Matsushita’s strategy of buying licenses of competitive manufacturers was successful and in order to internationalize throughout the world they made use of their competitive advantage of low- cost production. To maintain this position as a leading low- cost producer Yoichi Morishita should pay attention to further low- cost production facilities, thus, a high local responsiveness is needed. However, the transition to local senior-level management in its foreign subsidiaries has been slow. This is why Morishita’s objective should be to speed up the transition to be able to gain profit from the advantages of globalization and to maintain their competitive advantage.
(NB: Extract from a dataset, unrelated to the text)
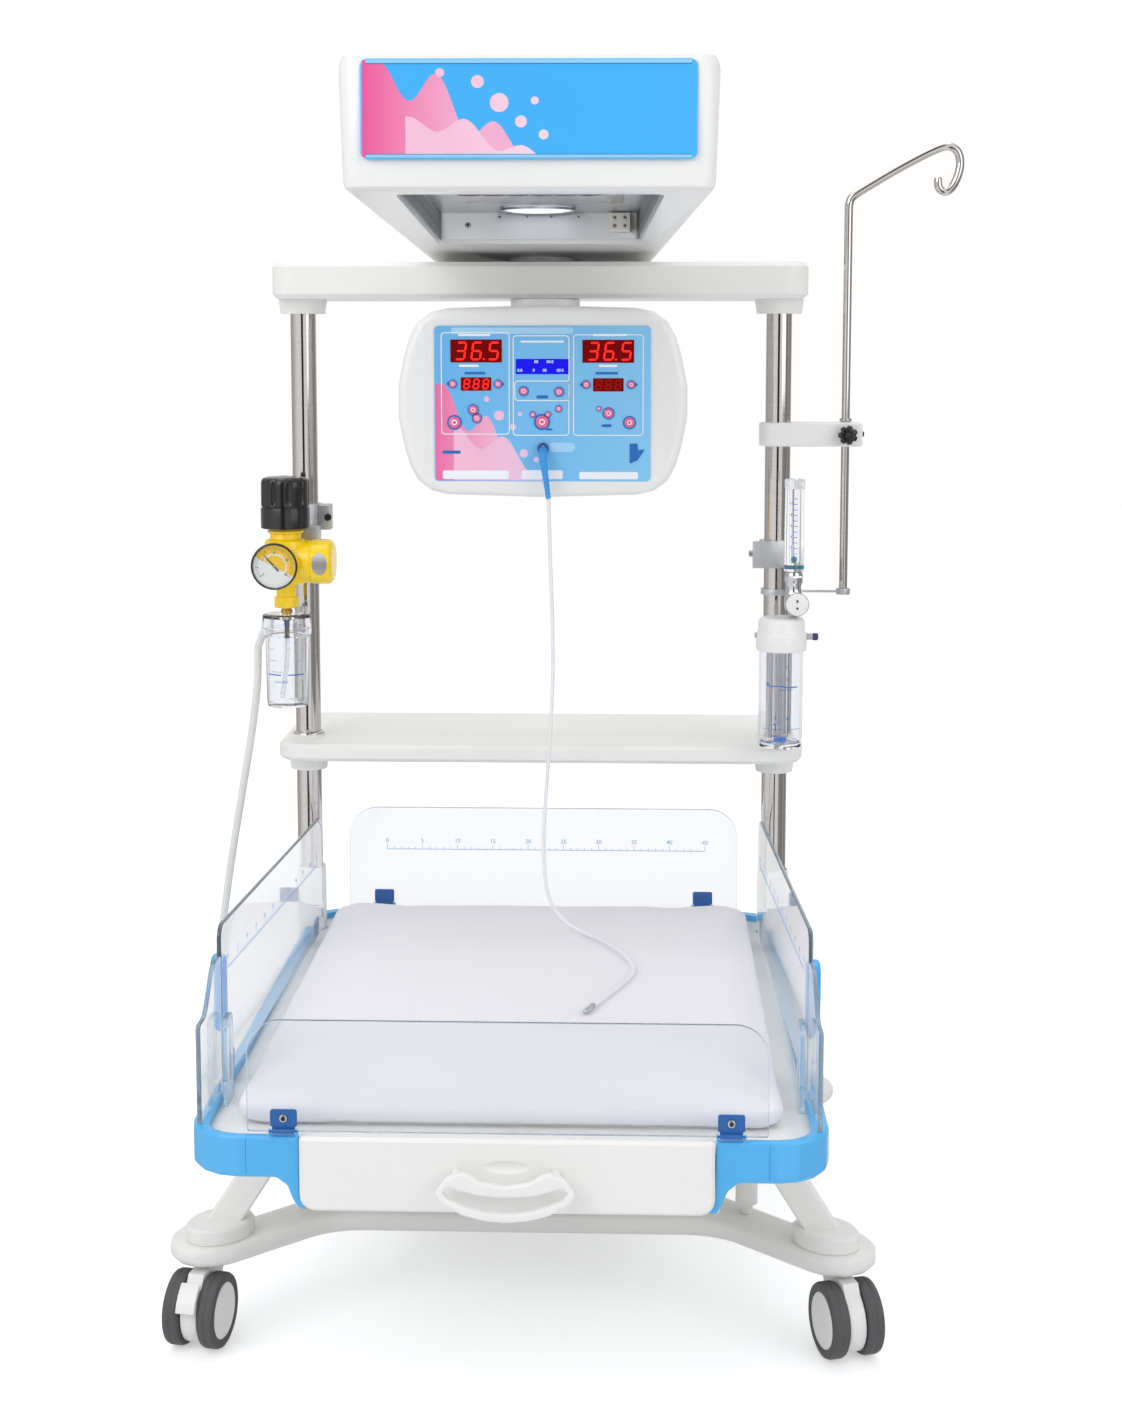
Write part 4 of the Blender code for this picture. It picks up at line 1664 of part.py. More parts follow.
def make_hose():
    """The hose hangs from the jar's barb to the floor. Its spare length is coiled behind the base."""
    start, way = barb_start()
    leave = start + way * (JAR_LID_DIAMETER / 2 + BARB_LENGTH + SEAT_GAP)
    coil = coil_route()
    arrive = coil[0]
    heading = (coil[1] - coil[0]).normalized()
    route = [leave + way * HOSE_DIAMETER] + [Vector(point) for point in HOSE_ROUTE_AFTER_BARB]
    route += [arrive - heading * HOSE_DIAMETER * 2, arrive - heading * SEAT_GAP]
    look = ((0.88, 0.88, 0.86), 0.38)
    add_tube("suction_hose", [leave] + smooth_route(route, HOSE_STEP), HOSE_DIAMETER, look, "root", 1)
    add_tube("hose_coil", coil, HOSE_DIAMETER, look, "root", 1)
    end = coil[-1]
    along = (coil[-1] - coil[-2]).normalized()
    radius, nose = CONNECTOR_DIAMETER / 2, CONNECTOR_NOSE_DIAMETER / 2
    lift = radius - HOSE_DIAMETER / 2
    nose_end = CONNECTOR_LENGTH + CONNECTOR_NOSE_LENGTH
    fitting = turned([(radius, SEAT_GAP), (radius, CONNECTOR_LENGTH), (nose, CONNECTOR_LENGTH),
                      (nose, nose_end)], 16)
    turn = along.to_track_quat("Z", "Y").to_matrix().to_4x4()
    place = Matrix.Translation(end + Vector((0, 0, lift)))
    bmesh.ops.transform(fitting, matrix=place @ turn, verts=fitting.verts)
    add_piece("hose_connector", fitting, ((0.15, 0.40, 0.80), 0.35), "root")


def coil_route():
    """A flat spiral of two turns on the floor, wound inward at a steady rate."""
    height = HOSE_DIAMETER / 2 + SEAT_GAP
    arrival = Vector(HOSE_ROUTE_AFTER_BARB[-1])
    centre = Vector((COIL_CENTRE_X, arrival.y - COIL_OUTER_RADIUS, height))
    points = []
    last = COIL_TURNS * COIL_POINTS_PER_TURN
    for i in range(last + 1):
        turn = math.pi / 2 - 2 * math.pi * i / COIL_POINTS_PER_TURN
        radius = COIL_OUTER_RADIUS - COIL_PITCH * i / COIL_POINTS_PER_TURN
        points.append(centre + Vector((math.cos(turn), math.sin(turn), 0)) * radius)
    inward = (centre - points[-1]).normalized()
    along = Vector((-inward.y, inward.x, 0)) * -1
    along = along if along.dot(points[-1] - points[-2]) > 0 else -along
    pivot = points[-1] + inward * COIL_END_BEND
    for i in range(1, COIL_END_STEPS + 1):
        turn = COIL_END_TURN * i / COIL_END_STEPS
        points.append(pivot + (along * math.sin(turn) - inward * math.cos(turn)) * COIL_END_BEND)
    return points


def make_flowmeter():
    """A chrome flowmeter with a clear tube and float, over a bubble humidifier."""
    x, y = FLOW_X, FLOW_Y
    tube_top = FLOW_TUBE_BOTTOM + FLOW_TUBE_HEIGHT
    radius, bore = FLOW_TUBE_DIAMETER / 2, FLOW_TUBE_BORE / 2
    floor = FLOW_TUBE_BOTTOM + FLOW_BORE_FLOOR
    profile = [(0, FLOW_TUBE_BOTTOM), (radius, FLOW_TUBE_BOTTOM), (radius, tube_top), (bore, tube_top),
               (bore, floor), (0, floor)]
    add_piece("flow_tube", turned(profile, 20, (x, y, 0)), (CLEAR, 0.05), "root")
    ball = FLOAT_DIAMETER / 2
    turns = [math.pi * i / 6 for i in range(1, 6)]
    low = floor + SEAT_GAP
    arc = [(ball * math.sin(turn), low + ball - ball * math.cos(turn)) for turn in turns]
    arc = [(0, low)] + arc + [(0, low + FLOAT_DIAMETER)]
    add_piece("flow_float", turned(arc, 10, (x, y, 0)), ((0.02, 0.45, 0.50), 0.35), "flow_float")
    body, stem = FLOW_BODY_DIAMETER / 2, FLOW_STEM_DIAMETER / 2
    cap_top = CAP_BOTTOM + CAP_HEIGHT
    seat = stem * 1.3
    chrome = [(stem, cap_top + SEAT_GAP), (stem, FLOW_BODY_BOTTOM), (body, FLOW_BODY_BOTTOM + stem / 2),
              (body, FLOW_TUBE_BOTTOM - stem), (seat, FLOW_TUBE_BOTTOM - stem * 0.6),
              (seat, FLOW_TUBE_BOTTOM - SEAT_GAP)]
    add_piece("flow_body", turned(chrome, 24, (x, y, 0)), (STEEL, 0.12, 1.0), "root")
    ribbed = lobed(FLOW_KNOB_X, FLOW_KNOB_Z, FLOW_KNOB_DIAMETER / 2, FLOW_KNOB_RIB_DEPTH, FLOW_KNOB_RIBS)
    back = y - body - SEAT_GAP
    knob = slab(ribbed, "XZ", back - FLOW_KNOB_LENGTH, back)
    add_piece("flow_knob", knob, (WHITE, 0.30), "flow_knob")
    make_humidifier()


def make_humidifier():
    x, y = HUMIDIFIER_X, FLOW_Y
    outer = CAP_DIAMETER / 2
    low, high = CAP_BOTTOM, CAP_BOTTOM + CAP_HEIGHT
    inside = HUMIDIFIER_JAR_DIAMETER / 2 + SEAT_GAP
    ceiling = low + HUMIDIFIER_NECK_DEPTH + SEAT_GAP
    bubbler = BUBBLER_DIAMETER / 2
    profile = [(0, BUBBLER_BOTTOM), (bubbler, BUBBLER_BOTTOM), (bubbler, ceiling), (inside, ceiling),
               (inside, low), (outer, low), (outer, high - CAP_ROUND), (outer - CAP_ROUND, high), (0, high)]
    cap = add_piece("humidifier_cap", turned(profile, 24, (x, y, 0)), (WHITE, 0.38), "root")
    spout = OUTLET_DIAMETER / 2
    outlet = turned([(spout, outer - CAP_ROUND), (spout, outer + OUTLET_LENGTH)], 16, (x, y, OUTLET_Z), "X")
    add_tool(cap, outlet, "UNION")
    jar_top = low + HUMIDIFIER_NECK_DEPTH
    jar = turned(cup(HUMIDIFIER_JAR_DIAMETER / 2, JAR_WALL, HUMIDIFIER_JAR_BOTTOM, jar_top), 20, (x, y, 0))
    add_piece("humidifier_jar", jar, (CLEAR, 0.06), "root")


def make_clamps():
    """Aluminium clamps for the gas fittings. The right one also stays the infusion pole."""
    bore = POST_RADIUS + SEAT_GAP
    outer = bore + CLAMP_WALL
    half = CLAMP_BLOCK_WIDTH / 2
    look = ((0.72, 0.72, 0.73), 0.35, 1.0)
    neck = -bore - CLAMP_WALL / 2
    collar = ring(-POST_X, 0, VACUUM_CLAMP_Z, VACUUM_CLAMP_Z + CLAMP_HEIGHT, outer, bore, 20)
    vacuum = add_piece("vacuum_clamp", collar, look, "root")
    rear = VACUUM_Y + REGULATOR_BARREL_DIAMETER / 2 + SEAT_GAP
    block = box((-POST_X - CLAMP_WALL, rear, REGULATOR_BARREL_Z),
                (-POST_X + CLAMP_BLOCK_WIDTH, neck, KNOB_BOTTOM - SEAT_GAP))
    add_tool(vacuum, block, "UNION")

    collar = ring(POST_X, 0, FLOW_CLAMP_Z, FLOW_CLAMP_Z + CLAMP_HEIGHT, outer, bore, 20)
    flow = add_piece("flow_clamp", collar, look, "root")
    body_edge = FLOW_Y + FLOW_BODY_DIAMETER / 2 + SEAT_GAP
    arm = box((FLOW_X - half / 2, body_edge, FLOW_BODY_BOTTOM + FLOW_STEM_DIAMETER),
              (FLOW_X + half / 2, neck, FLOW_TUBE_BOTTOM - SEAT_GAP))
    add_tool(flow, arm, "UNION")
    grip = box((POST_X - CLAMP_BLOCK_WIDTH * 1.4, -outer - CLAMP_WALL, FLOW_CLAMP_Z),
               (POST_X, neck, FLOW_CLAMP_Z + CLAMP_HEIGHT))
    add_tool(flow, grip, "UNION")
    low, high = STAY_Z - STAY_RING_HEIGHT / 2, STAY_Z + STAY_RING_HEIGHT / 2
    add_tool(flow, ring(POST_X, 0, low, high, bore + STAY_RING_WALL, bore, 20), "UNION")
    strip = box((POST_X - STAY_RING_WALL, bore + STAY_RING_WALL / 3, low),
                (POST_X + STAY_RING_WALL, bore + STAY_RING_WALL, FLOW_CLAMP_Z + CLAMP_WALL))
    add_tool(flow, strip, "UNION")
    pole_bore = POLE_DIAMETER / 2 + SEAT_GAP
    add_tool(flow, ring(POLE_X, 0, low, high, pole_bore + STAY_RING_WALL, pole_bore, 14), "UNION")
    wire = STAY_DIAMETER / 2
    stay = turned([(wire, POST_X + bore + STAY_RING_WALL / 2),
                   (wire, POLE_X - pole_bore - STAY_RING_WALL / 2)], 8, (0, 0, STAY_Z), "X")
    add_tool(flow, stay, "UNION")


def make_infusion_pole():
    """A white bracket on the right post, with a star knob that clamps the bent steel pole and its hook."""
    low, high = IV_BRACKET_BOTTOM, IV_BRACKET_BOTTOM + IV_BRACKET_HEIGHT
    depth = IV_BRACKET_HALF_DEPTH
    outline = rounded_box_outline(IV_BRACKET_LEFT, IV_BRACKET_RIGHT, -depth, depth,
                                  [IV_BRACKET_CORNER, IV_BRACKET_END_CORNER, IV_BRACKET_END_CORNER,
                                   IV_BRACKET_CORNER], 4)
    bracket = add_piece("iv_bracket", slab(outline, "XY", low, high), (WHITE, 0.40), "root")
    add_bevel(bracket, IV_BRACKET_EDGE)
    for x, diameter in ((POST_X, POST_DIAMETER), (POLE_X, POLE_DIAMETER)):
        add_tool(bracket, rod(x, 0, low - CUT_OVERRUN, high + CUT_OVERRUN, diameter + SEAT_GAP * 2, 20))
    middle = (POLE_BOTTOM + POLE_BEND_Z) / 2
    straight = [(POLE_X, 0, POLE_BOTTOM), (POLE_X, 0, middle), (POLE_X, 0, POLE_BEND_Z)]
    bend = smooth_route([(POLE_X, 0, POLE_BEND_Z)] + [(x, 0, z) for x, z in HOOK_ROUTE], POLE_DIAMETER * 1.1)
    route = [Vector(point) for point in straight] + bend[1:]
    add_tube("iv_pole", route, POLE_DIAMETER, (STEEL, 0.15, 1.0), "iv_pole", 2)
    middle = (low + high) / 2
    front = -depth - SEAT_GAP
    stem = STAR_KNOB_STEM_DIAMETER / 2
    star = lobed(POLE_X, middle, STAR_KNOB_DIAMETER / 2, STAR_KNOB_LOBE_DEPTH * 2, STAR_KNOB_LOBES, 5)
    head = front - STAR_KNOB_STEM_LENGTH
    disc = slab(star, "XZ", head - STAR_KNOB_THICKNESS, head)
    knob = add_piece("iv_knob", disc, ((0.02, 0.02, 0.02), 0.45), "iv_knob")
    add_tool(knob, turned([(stem, head - CUT_OVERRUN), (stem, front)], 16, (POLE_X, 0, middle), "Y"), "UNION")


def stand_on_origin():
    """Moves the whole part so that the middle of its outline is above the origin, cords left out."""
    bpy.context.view_layer.update()
    graph = bpy.context.evaluated_depsgraph_get()
    cords = {"probe_cable", "probe_tip", "suction_hose", "hose_coil", "hose_connector"}
    lows, highs = [], []
    for obj in bpy.data.objects:
        if obj.hide_render or obj.type == "EMPTY" or obj.name in cords:
            continue
        shape = obj.evaluated_get(graph)
        data = shape.to_mesh()
        places = [obj.matrix_world @ vertex.co for vertex in data.vertices]
        lows.append([min(place[i] for place in places) for i in range(3)])
        highs.append([max(place[i] for place in places) for i in range(3)])
        shape.to_mesh_clear()
    low = [min(corner[i] for corner in lows) for i in range(3)]
    high = [max(corner[i] for corner in highs) for i in range(3)]
    root = CARRIERS["root"][0]
    root.location = (-(low[0] + high[0]) / 2, -(low[1] + high[1]) / 2, -low[2])
    bpy.context.view_layer.update()


def build():
    start_clean()
    add_carriers()
    make_base()
    for corner in ("fl", "fr", "rl", "rr"):
        make_caster(corner)
    make_brake()
    make_deck()
    make_bumpers()
    add_channels(bpy.data.objects["bed_supports"])
    make_drawer()
    make_mattress()
    make_end_panel("front_panel", FRONT_PANEL_HALF_WIDTH, FRONT_PANEL_TOP, FRONT_PANEL_CORNER,
                   FRONT_PANEL_Y)
    make_end_panel("rear_panel", REAR_PANEL_HALF_WIDTH, REAR_PANEL_TOP, REAR_PANEL_CORNER, REAR_PANEL_Y)
    for side in (-1, 1):
        make_side_panel(side)
        make_panel_guide(side)
    make_posts()
    make_shelf()
    make_crossbar()
    make_hood()
    make_control_box()
    make_probe()
    make_vacuum_regulator()
    make_hose()
    make_flowmeter()
    make_clamps()
    make_infusion_pole()
    stand_on_origin()


build()
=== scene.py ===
"""An infant radiant warmer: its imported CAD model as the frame, dressed piece by piece."""

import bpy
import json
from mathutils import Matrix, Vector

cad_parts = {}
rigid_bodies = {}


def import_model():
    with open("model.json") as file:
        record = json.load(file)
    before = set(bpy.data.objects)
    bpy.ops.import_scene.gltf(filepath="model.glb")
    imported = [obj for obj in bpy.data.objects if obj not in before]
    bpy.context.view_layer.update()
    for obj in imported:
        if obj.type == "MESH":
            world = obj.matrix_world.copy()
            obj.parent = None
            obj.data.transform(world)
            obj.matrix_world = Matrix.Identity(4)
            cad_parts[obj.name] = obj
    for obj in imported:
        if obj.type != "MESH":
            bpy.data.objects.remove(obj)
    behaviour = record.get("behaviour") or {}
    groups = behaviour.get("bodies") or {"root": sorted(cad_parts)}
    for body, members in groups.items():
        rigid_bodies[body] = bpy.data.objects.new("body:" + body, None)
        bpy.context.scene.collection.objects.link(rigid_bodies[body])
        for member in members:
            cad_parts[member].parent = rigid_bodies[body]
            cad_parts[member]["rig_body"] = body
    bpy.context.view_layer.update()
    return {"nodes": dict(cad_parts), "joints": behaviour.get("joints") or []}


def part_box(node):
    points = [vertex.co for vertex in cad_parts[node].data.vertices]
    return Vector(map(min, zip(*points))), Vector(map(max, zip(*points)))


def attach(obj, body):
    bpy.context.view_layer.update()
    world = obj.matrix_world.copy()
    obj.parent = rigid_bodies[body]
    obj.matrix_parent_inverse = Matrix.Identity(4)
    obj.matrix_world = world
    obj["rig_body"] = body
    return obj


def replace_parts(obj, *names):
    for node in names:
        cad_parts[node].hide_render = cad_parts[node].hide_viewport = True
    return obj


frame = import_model()

import json
import math
import bpy
import numpy as np
from mathutils import Matrix, Vector

# ---- Camera ----
# It stands in front of the bed, a little to the right of its middle, above the mattress and
# below the hood. Places are given from the middle of the two posts, on the floor.
left_post_low, left_post_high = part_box("post_left")
right_post_low, right_post_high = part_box("post_right")
MIDDLE = Vector(((left_post_low[0] + right_post_high[0]) / 2, (left_post_low[1] + left_post_high[1]) / 2, 0))


def at(x, y, z):
    """A place in the frame from a place measured from the middle of the two posts."""
    return MIDDLE + Vector((x, y, z))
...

Additionally, a rapid transfer of specific know- how and important processes can be achieved as well as the implementation of more global integration and coordination. Then they will be able to develop a faster reaction to local opportunities as far as the introduction of new products is concerned. Consequently, Matsushita will operate as one unit that focuses on the whole company profit instead of only concentrating on the profit in Japan.

Conclusion

Due to the decentralized organizational design Philips was able to become the leading consumer electronics company in the postwar era. However, as the environment changed, Philips could not maintain its leading position but lost it to Matsushita, which reacted to the changing environment by implementing a global functional model.

To develop distinctive competences, both, Philips and Matsushita, changed their company structure. While Philips became a more centralised company, Matsushita developed a more decentralized organizational design.

In the end we can conclude that the most difficult influence that need to be tackled by both companies to strengthen their position, is the creation of coherence between subsidiaries and headquarters. Besides, Philips should concentrate itself on successful introducing new products and technologies and Matsushita will need to anticipate on the globalization of the market, so that they are capable of sustaining their competitive advantage in low-cost production.